The Western Bulldogs are a well-coached football team. That much should be evident in the fact they’ve made the preliminary final after the injury setbacks they’ve had this season.
It should be evident from them knocking out both of last year’s grand finalists.
It should be evident by the way they looked so much better with the ball and just seemed to have more space in the second half against the winners of the past three premierships.
But it would also seem Luke Beveridge’s influence goes beyond what’s immediately apparent.
Interviewed by Triple M on Saturday, Luke Dahlhaus didn’t miss an opportunity to praise Bevo and initiatives from the coaching staff.
He spoke about the ‘Handball Club’ at training that has led to the Dogs’ clean hands this season, about Beveridge pushing for players to be capable of multiple roles, about the techniques he uses the motivate or inspire the team.
It went some way to explaining why the Dogs are where they are.
Can they carry on winning? Of course they can, but the path ahead isn’t easy. Awaiting them is a GWS Giants side that could do anything. And whoever emerges winner from the Geelong-Sydney preliminary final will have well and truly earned their spot.
So who’s closest to the flag? Who’s farthest away? Let’s dive into the rankings:
Preliminary final vs Western Bulldogs (Spotless Stadium, Saturday 5:15pm AEST)
As impressive as the Dogs were, they’ll still have to beat the Giants to make the grand final. That’s going to be a tough ask.

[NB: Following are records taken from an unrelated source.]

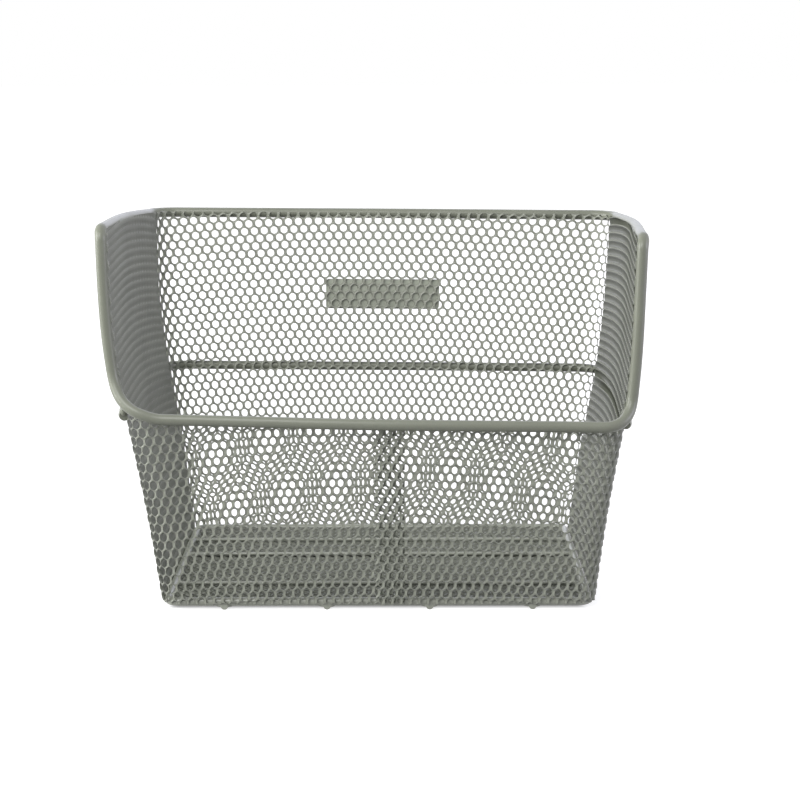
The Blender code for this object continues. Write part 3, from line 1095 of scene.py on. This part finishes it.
@dataclass
class FloorSheet:
    """The floor: a flat sheet of expanded metal inside the base wire.

    Attributes:
        material: Its finish.
        half_width: Half the width of the sheet.
        half_length: Half its length.
        corner_cut: How much is cut off each corner.
        underside: Level of its lower face.
        metal: What it is cut from.
    """

    material: Material
    half_width: float = 0.1662
    half_length: float = 0.1377
    corner_cut: float = 0.0040
    underside: float = 0.0061
    metal: ExpandedMetal = ExpandedMetal(pitch=0.0083, sheet=0.0012, tilt=0.0006)

    def build(self) -> None:
        """Model the floor sheet."""
        past, reach = 8.0, 0.03
        columns = math.ceil(self.half_width / self.metal.pitch) + 1
        rows = 2 * math.ceil(self.half_length / self.metal.rows / 2) + 2
        net = self.metal.flat("floor_sheet", (-columns, columns + 1), (-rows, rows + 1))
        x, y, cut = self.half_width, self.half_length, self.corner_cut
        corners = [(x, -y + cut), (x, y - cut), (x - cut, y), (-x + cut, y)]
        corners += [(-place, -level) for place, level in corners]
        with editing(net):
            for end, start in zip(corners, corners[1:] + corners[:1]):
                self.metal.cut(net, start, end, past, reach)
        self.metal.thicken(net)
        points = coordinates(net)
        height = self.metal.height(points[:, 0], points[:, 1], np.sign(points[:, 2]))
        points[:, 2] = self.underside + self.metal.sheet / 2 + height
        move_vertices(net, points)
        smooth(net, self.metal.crease)
        dress(net, self.material, ["floor_mesh"])


@dataclass(frozen=True)
class Wire:
    """Round steel wire.

    Attributes:
        diameter: Its diameter.
        fineness: Steps of its round section: the wire has four sides and two more for each step.
        end_round: How far its cut ends are rounded, as a share of the diameter.
        end_steps: Steps of that rounding.
        crease: Angle of the edges that stay sharp, in degrees.
        merge: Distance below which two points are one.
    """

    diameter: float
    fineness: int = 6
    end_round: float = 0.28
    end_steps: int = 4
    crease: float = 50.0
    merge: float = 0.000001

    def bend(self, name: str, points: Sequence[Sequence[float]], closed: bool = False) -> Piece:
        """Bend the wire along points.

        Args:
            name: Name of the piece.
            points: Points of its centre line.
            closed: Whether its ends are welded together.

        Returns:
            The wire as a mesh, with rounded ends unless it is closed.
        """

        def closing_edge(model: bmesh.types.BMesh) -> list[bmesh.types.BMEdge]:
            """The edge between the last point and the first."""
            model.verts.ensure_lookup_table()
            return [model.edges.get((model.verts[0], model.verts[len(points) - 1]))]

        pick()
        bpy.ops.mesh.primitive_circle_add(vertices=len(points), radius=self.diameter)
        wire = bpy.context.object
        for vertex, point in zip(wire.data.vertices, points):
            vertex.co = point
        if not closed:
            with editing(wire):
                select(wire, closing_edge)
                bpy.ops.mesh.delete(type="EDGE")
        bpy.ops.object.convert(target="CURVE")
        curve = bpy.context.object.data
        curve.bevel_depth = self.diameter / 2
        curve.bevel_resolution = self.fineness
        curve.use_fill_caps = not closed
        bpy.ops.object.convert(target="MESH")
        wire = name_new(name)
        with editing(wire):
            bpy.ops.mesh.remove_doubles(threshold=self.merge)
            bpy.ops.mesh.normals_make_consistent(inside=False)
            if not closed:
                select(wire, lambda model: [face for face in model.faces if len(face.verts) > 4])
                rounding = self.diameter * self.end_round
                steps = self.end_steps
                bpy.ops.mesh.bevel(offset=rounding, segments=steps, affect="EDGES", clamp_overlap=True)
        smooth(wire, self.crease)
        return wire

    def lay(self, name: str, start: Vector, end: Vector) -> Piece:
        """Lay the wire straight from start to end, as a mesh with rounded ends."""
        steps = 12
        return self.bend(name, [start.lerp(end, step / steps) for step in range(steps + 1)])


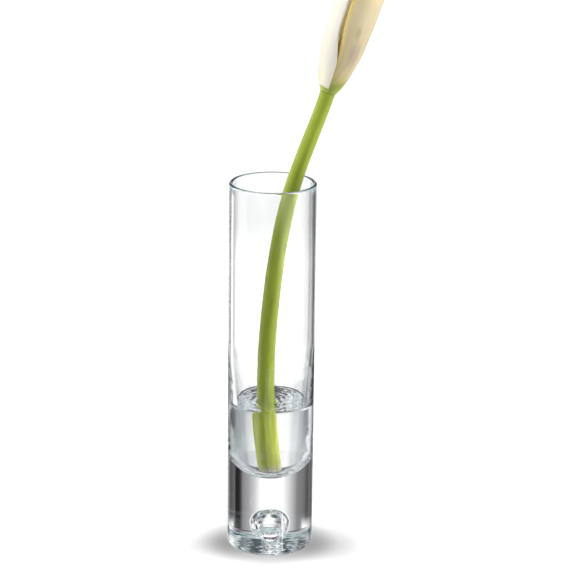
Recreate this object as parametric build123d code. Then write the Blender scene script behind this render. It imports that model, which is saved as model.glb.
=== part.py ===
from build123d import *
import os
from math import asin, atan2, cos, degrees, radians, sin, sqrt, tan

# A glass bud vase with its water and one calla bloom, in millimetres, +Z up.
# The origin is the middle of the flat foot, and -Y is the front.

# Vase: outside
vase_height = 203.0
vase_radius = 23.2
rim_round = 1.05
foot_round = 2.6

# Vase: bore. The tube is straight down to bore_taper_z and then narrows to a round-bottomed bowl.
bore_radius = 21.0
bore_taper_z = 116.0
bowl_floor_z = 40.2
bowl_floor_radius = 18.0
bowl_knuckle_radius = 6.0
bowl_knuckle_reach = 15.9
bowl_wall_lean = 7.0

# Vase: the sealed air bubble in the solid base, an egg that narrows to a tail
bubble_radius = 7.0
bubble_centre_z = 13.6
bubble_top_z = 21.8
bubble_shoulder_radius = 5.6
bubble_shoulder_z = 7.6
bubble_shoulder_way = (-0.55, -1)
bubble_neck_radius = 2.4
bubble_neck_z = 2.6
bubble_tip_z = 0.6
bubble_tip_round = 1.2

# Water
water_level = 80.0
meniscus_rise = 2.2
meniscus_width = 5.0

# Stem: it stands in the bowl, bows to the left and leans on the back right of the rim
stem_foot_radius = 4.9
stem_slim_radius = 3.65
stem_taper_power = 1.6
stem_neck_flare = 0.75
stem_flare_power = 20
stem_foot_x = 0.1
stem_foot_tilt = 6.0
stem_bow_x = -2.9
stem_bow_z = 83.0
stem_middle_x = -0.5
stem_middle_z = 136.0
stem_lean_azimuth = 44.0
stem_rim_tilt = 18.0
stem_neck_tilt = 17.5
stem_above_rim = (16.6, 3.0, 46.5)
stem_sections = 21

# Bloom: a petal rolled into a funnel round its spadix
petal_thickness = 1.1
funnel_shoulder_radius = 8.5
funnel_shoulder_height = 10.0
funnel_body_radius = 11.2
funnel_body_height = 23.0
funnel_waist_radius = 12.6
funnel_waist_height = 44.0
funnel_lip_radius = 17.4
funnel_height = 86.0
funnel_seat_height = 6.0
mouth_front_height = 56.0
mouth_tip_rake = 24.0
slit_start_height = 15.0
slit_top_width = 7.0
slit_azimuth = -12.0
spadix_radius = 2.7
spadix_height = 44.0

# Gaps between pieces
touch_gap = 0.3
water_gap = 0.3


def stem_radius_at(share):
    """Stem radius at a share of its length, from the foot (0) to the neck (1), where it flares."""
    taper = (stem_slim_radius - stem_foot_radius) * share**stem_taper_power
    return stem_foot_radius + taper + stem_neck_flare * share**stem_flare_power


def make_cavity():
    """The space inside the vase: the bore, its taper and the bowl, open past the rim."""
    floor_centre_z = bowl_floor_z + bowl_floor_radius
    knuckle_offset = bowl_knuckle_reach - bowl_knuckle_radius
    floor_turn = asin(knuckle_offset / (bowl_floor_radius - bowl_knuckle_radius))
    knuckle_z = floor_centre_z - (bowl_floor_radius - bowl_knuckle_radius) * cos(floor_turn)
    floor_end = (
        bowl_floor_radius * sin(floor_turn),
        floor_centre_z - bowl_floor_radius * cos(floor_turn),
    )
    wall_turn = radians(90 - bowl_wall_lean)
    knuckle_middle = (floor_turn + wall_turn) / 2
    knuckle_points = [
        (
            knuckle_offset + bowl_knuckle_radius * sin(turn),
            knuckle_z - bowl_knuckle_radius * cos(turn),
        )
        for turn in (knuckle_middle, wall_turn)
    ]
    floor_middle = (
        bowl_floor_radius * sin(floor_turn / 2),
        floor_centre_z - bowl_floor_radius * cos(floor_turn / 2),
    )
    floor_start = (0, bowl_floor_z)
    wall_start = knuckle_points[1]
    bore_start = (bore_radius, bore_taper_z)
    mouth_z = vase_height + bore_radius
    wall_way = (sin(radians(bowl_wall_lean)), cos(radians(bowl_wall_lean)))
    with BuildSketch(Plane.XZ) as profile:
        with BuildLine():
            ThreePointArc(floor_start, floor_middle, floor_end)
            ThreePointArc(floor_end, knuckle_points[0], wall_start)
            Spline(wall_start, bore_start, tangents=(wall_way, (0, 1)))
            Polyline(bore_start, (bore_radius, mouth_z), (0, mouth_z), floor_start)
        make_face()
    return revolve(profile.sketch, Axis.Z)


def make_bubble():
    """The sealed bubble: an egg-shaped top drawn down to a narrow tail with a rounded end."""
    top = (0, bubble_top_z)
    half_height = bubble_top_z - bubble_centre_z
    upper = (
        bubble_radius * sin(radians(45)),
        bubble_centre_z + half_height * cos(radians(45)),
    )
    side = (bubble_radius, bubble_centre_z)
    shoulder = (bubble_shoulder_radius, bubble_shoulder_z)
    neck = (bubble_neck_radius, bubble_neck_z)
    tail_side = (bubble_neck_radius, bubble_tip_z + bubble_tip_round)
    round_middle = (
        bubble_neck_radius - bubble_tip_round * (1 - cos(radians(45))),
        bubble_tip_z + bubble_tip_round * (1 - sin(radians(45))),
    )
    tail_flat = (bubble_neck_radius - bubble_tip_round, bubble_tip_z)
    with BuildSketch(Plane.XZ) as profile:
        with BuildLine():
            Spline(top, upper, side, tangents=((1, 0), (0, -1)))
            Spline(side, shoulder, tangents=((0, -1), bubble_shoulder_way))
            Spline(shoulder, neck, tangents=(bubble_shoulder_way, (0, -1)))
            Line(neck, tail_side)
            ThreePointArc(tail_side, round_middle, tail_flat)
            Polyline(tail_flat, (0, bubble_tip_z), top)
        make_face()
    return revolve(profile.sketch, Axis.Z)


def make_vase_body(cavity):
    """One piece of clear glass: outside, bore and bubble."""
    with BuildSketch(Plane.XZ) as profile:
        with BuildLine():
            Polyline((0, 0), (vase_radius, 0), (vase_radius, vase_height), (0, vase_height), (0, 0))
        make_face()
    blank = revolve(profile.sketch, Axis.Z)
    foot_edge = blank.edges().filter_by(GeomType.CIRCLE).sort_by(Axis.Z)[0]
    blank = fillet(foot_edge, foot_round)
    glass = blank - cavity
    rim_edges = glass.edges().filter_by(GeomType.CIRCLE).group_by(Axis.Z)[-1]
    glass = fillet(rim_edges, rim_round)
    return glass - make_bubble()


def make_stem_path():
    """The middle line of the stem, from its foot in the bowl to the neck under the bloom."""
    floor_reach = stem_foot_radius + stem_foot_x
    floor_rise = bowl_floor_radius - sqrt(bowl_floor_radius**2 - floor_reach**2)
    tilt_drop = stem_foot_radius * sin(radians(stem_foot_tilt))
    foot_z = bowl_floor_z + floor_rise + tilt_drop + touch_gap
    rim_z = vase_height - rim_round
    reach_x, reach_y, reach_z = stem_above_rim
    rim_share = (rim_z - foot_z) / (rim_z + reach_z - foot_z)
    stem_at_rim = stem_radius_at(rim_share) / cos(radians(stem_rim_tilt))
    rim_reach = bore_radius - touch_gap - stem_at_rim
    rim_x = rim_reach * cos(radians(stem_lean_azimuth))
    rim_y = rim_reach * sin(radians(stem_lean_azimuth))
    lean_slope = rim_y / (rim_z - foot_z)
    points = [
        (stem_foot_x, 0, foot_z),
        (stem_bow_x, lean_slope * (stem_bow_z - foot_z), stem_bow_z),
        (stem_middle_x, lean_slope * (stem_middle_z - foot_z), stem_middle_z),
        (rim_x, rim_y, rim_z),
        (rim_x + reach_x, rim_y + reach_y, rim_z + reach_z),
    ]
    foot_way = (-tan(radians(stem_foot_tilt)), 0, 1)
    neck_way = (tan(radians(stem_neck_tilt)), lean_slope, 1)
    return Spline(*points, tangents=(foot_way, neck_way))


def make_stem(path, clearance=0.0):
    """The stem, or with a clearance the room that the water leaves round and under it."""
    shares = [i / (stem_sections - 1) for i in range(stem_sections)]
    sections = [
        Plane(origin=path @ share, z_dir=path % share) * Circle(stem_radius_at(share) + clearance)
        for share in shares
    ]
    if clearance > 0:
        under_foot = Plane(origin=path @ 0 - (path % 0) * stem_foot_radius, z_dir=path % 0)
        sections.insert(0, under_foot * Circle(stem_foot_radius + clearance))
    return loft(sections)


def make_water(cavity, path):
    """Water in the bowl, with a meniscus at the glass and a hole where the stem stands."""
    level_ring = cavity & Pos(0, 0, water_level) * Cylinder(2 * vase_radius, 0.01)
    wall_radius = level_ring.bounding_box().max.X
    edge_start = (wall_radius - meniscus_width, water_level)
    edge_middle = (wall_radius - meniscus_width * 0.3, water_level + meniscus_rise * 0.3)
    edge_end = (wall_radius + 0.5, water_level + meniscus_rise)
    outside = 2 * vase_radius
    with BuildSketch(Plane.XZ) as profile:
        with BuildLine():
            Polyline(edge_start, (0, water_level), (0, 0), (outside, 0), (outside, edge_end[1]), edge_end)
            ThreePointArc(edge_end, edge_middle, edge_start)
        make_face()
    below_surface = revolve(profile.sketch, Axis.Z)
    return (cavity & below_surface) - make_stem(path, water_gap)


def funnel_solid(inset, height):
    """The funnel's outer form drawn in by inset, from its seat on the stem up to height."""
    outline = [
        (stem_radius_at(1), 0),
        (funnel_shoulder_radius, funnel_shoulder_height),
        (funnel_body_radius, funnel_body_height),
        (funnel_waist_radius, funnel_waist_height),
        (funnel_lip_radius, funnel_height),
    ]
    points = [(radius - inset, z) for radius, z in outline]
    with BuildSketch(Plane.XZ) as profile:
        with BuildLine():
            Spline(*points)
            Polyline(points[-1], (0, points[-1][1]), (0, 0), points[0])
        make_face()
    solid = revolve(profile.sketch, Axis.Z)
    if height > 0:
        solid -= Cylinder(3 * funnel_lip_radius, height, align=(Align.CENTER, Align.CENTER, Align.MIN))
    return solid


def make_spathe(seat):
    """The rolled petal: a thin funnel with a slit in front and a mouth that rises to a tip behind."""
    petal = funnel_solid(0, 0) - funnel_solid(petal_thickness, funnel_seat_height)
    block = 6 * funnel_lip_radius
    rise = funnel_height - mouth_front_height
    mouth_slope = degrees(atan2(rise, funnel_lip_radius + funnel_waist_radius))
    for side in (-1, 1):
        over_mouth = Box(block, block, block, align=(Align.CENTER, Align.CENTER, Align.MIN))
        over_mouth = Rot(mouth_slope, side * mouth_tip_rake, 0) * over_mouth
        petal -= Pos(0, funnel_lip_radius, funnel_height) * over_mouth
    slit_points = [
        (0, slit_start_height),
        (slit_top_width / 2, funnel_height),
        (-slit_top_width / 2, funnel_height),
    ]
    with BuildSketch(Plane.XZ) as slit:
        with BuildLine():
            Polyline(*slit_points, slit_points[0])
        make_face()
    petal -= Rot(0, 0, slit_azimuth) * extrude(slit.sketch, 2 * funnel_lip_radius)
    return seat * petal


def make_spadix(seat):
    """The spadix: a round-ended finger that stands on the seat of the funnel."""
    finger = Cylinder(spadix_radius, spadix_height - spadix_radius, align=(Align.CENTER, Align.CENTER, Align.MIN))
    tip = Pos(0, 0, spadix_height - spadix_radius) * Sphere(spadix_radius)
    return seat * Pos(0, 0, funnel_seat_height) * (finger + tip)


def write_parts():
    """Make every piece and write it to parts/NODE.step."""
    cavity = make_cavity()
    path = make_stem_path()
    seat = Plane(origin=path @ 1, x_dir=(1, 0, 0), z_dir=path % 1)
    pieces = {
        "vase_body": make_vase_body(cavity),
        "water": make_water(cavity, path),
        "stem": make_stem(path),
        "spathe": make_spathe(seat),
        "spadix": make_spadix(seat),
    }
    os.makedirs("parts", exist_ok=True)
    for node, piece in pieces.items():
        export_step(piece, f"parts/{node}.step")


write_parts()
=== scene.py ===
from collections import namedtuple
from functools import reduce
from math import asin, cos, exp, pi, radians, sin, sqrt, tan

import bpy
import numpy as np
from bpy.props import FloatProperty, FloatVectorProperty, PointerProperty
from mathutils import Matrix, Vector, noise


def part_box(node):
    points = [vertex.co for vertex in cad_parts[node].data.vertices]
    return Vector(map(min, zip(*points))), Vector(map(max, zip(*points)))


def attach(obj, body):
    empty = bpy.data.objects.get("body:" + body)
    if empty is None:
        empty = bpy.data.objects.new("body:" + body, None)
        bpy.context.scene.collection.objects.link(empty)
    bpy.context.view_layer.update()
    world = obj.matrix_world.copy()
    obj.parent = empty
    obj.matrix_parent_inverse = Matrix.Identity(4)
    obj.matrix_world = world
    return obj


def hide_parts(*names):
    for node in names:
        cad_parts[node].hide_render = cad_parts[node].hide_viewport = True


bl_info = {
    "name": "Glass Bud Vase",
    "version": (1, 0, 0),
    "blender": (4, 5, 0),
    "location": "3D View > Sidebar > Bud Vase",
    "description": "A clear glass bud vase with a bubble in its base, water and one calla bloom",
    "category": "Add Mesh",
}

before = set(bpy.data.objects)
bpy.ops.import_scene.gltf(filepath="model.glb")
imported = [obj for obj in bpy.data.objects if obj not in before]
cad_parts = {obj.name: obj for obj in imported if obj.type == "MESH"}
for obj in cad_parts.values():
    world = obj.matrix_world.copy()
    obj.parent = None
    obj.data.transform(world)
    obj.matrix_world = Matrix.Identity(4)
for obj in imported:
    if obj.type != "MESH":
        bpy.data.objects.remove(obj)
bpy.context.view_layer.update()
VASE_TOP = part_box("vase_body")[1]
MM = 0.001
ON_AXIS = 1e-9


# Settings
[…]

The week off may not be such an advantage for the men in orange when the Dogs are the freshest they’ve been in some time, but we’ve seen the Giants harness time off brilliantly in the Sydney game. If they play to that level, they should win.
Preliminary final vs Sydney Swans (MCG, Friday 7:50pm AEST)
The Cats would definitely have taken some enjoyment out of sitting back while the injuries piled up during the Sydney-Adelaide game.
Jarrad McVeigh and Gary Rohan are both in doubt for the Swans, which could reduce the difficulty of beating the top side from the home-and-away season. At this stage, with the week off and home state advantage, not to mention the Swans having only a six-day break, the Cats have to be considered ahead.
Preliminary final vs Geelong (MCG, Friday 7:50pm AEST)
The Swans went back to some of their best footy and have reason for confidence this week. Four players topped the 30-disposal mark and Josh Kennedy had 42. It’s tough to counter a midfield with that output.
Nick Smith was superb in looking after Eddie Betts. Indeed, the list of Crows kept quieter than normal was lengthy. At a team level, there weren’t many stats the Swans weren’t ahead in.
Focus will turn to how the scans come up with McVeigh and Rohan, but then Kurt Tippett could be in line for a return, which would be an important inclusion against Geelong.
Preliminary final vs GWS Giants (MCG, Saturday 5.15pm)
The Dogs had 50 more contested possessions than the Hawks. Their top two ball winners (Jack Macrae with 39 disposals and Marcus Bontempelli with 27) both went at more than 80 per cent efficiency. The Bont also kicked two goals.
All round, a great finals performance – and despite those earlier setbacks, the team that’s out on the park is healthy.
Let’s be clear: the Dogs extending their run another week is entirely possible. But they’re bumped to fourth here because the Giants appear better placed this week and, if it comes to that, next week (given an impressive record against Geelong and Sydney this year).
1. How quickly will we declare Hawthorn back on their feet again?
People like to throw around the phrase ‘end of an era’ at times like this, which is fine – so long as it’s not confused with ‘end of them winning’. Not so fast.
If the Hawks can indeed land Jaeger O’Meara and Tom Mitchell, it might not be all that long before we start talking about them as a premiership threat again.
2. What does the post-mortem at Adelaide reveal?
Adelaide in 2016 were a good side that didn’t come up in the big moments. They blew the double chance in Round 23 by losing to West Coast. They were off the pace in the semi-final against Sydney. Season over.
What was behind their nonperformance when it mattered? The coaching staff will have to chew on that over the off-season.
3. Seriously… Spotless Stadium?!?
The venue choice for Saturday’s preliminary final will continue to be debated. Western Bulldogs fans wouldn’t be the first people from Melbourne to find themselves locked out in Sydney, but there would be outrage if that’s what eventuates.
I’m happy to wait and see how it plays out. Maybe it won’t be a sellout, in which case the AFL look like geniuses. Embarrassed, relieved, very conflicted geniuses.
Or maybe the ticket sales will at least make it obvious that if the game was moved, the prospects of a crowd bigger than 30,000 were slim. You feel a crowd of 30,000 at ANZ Stadium wouldn’t have done the occasion justice either.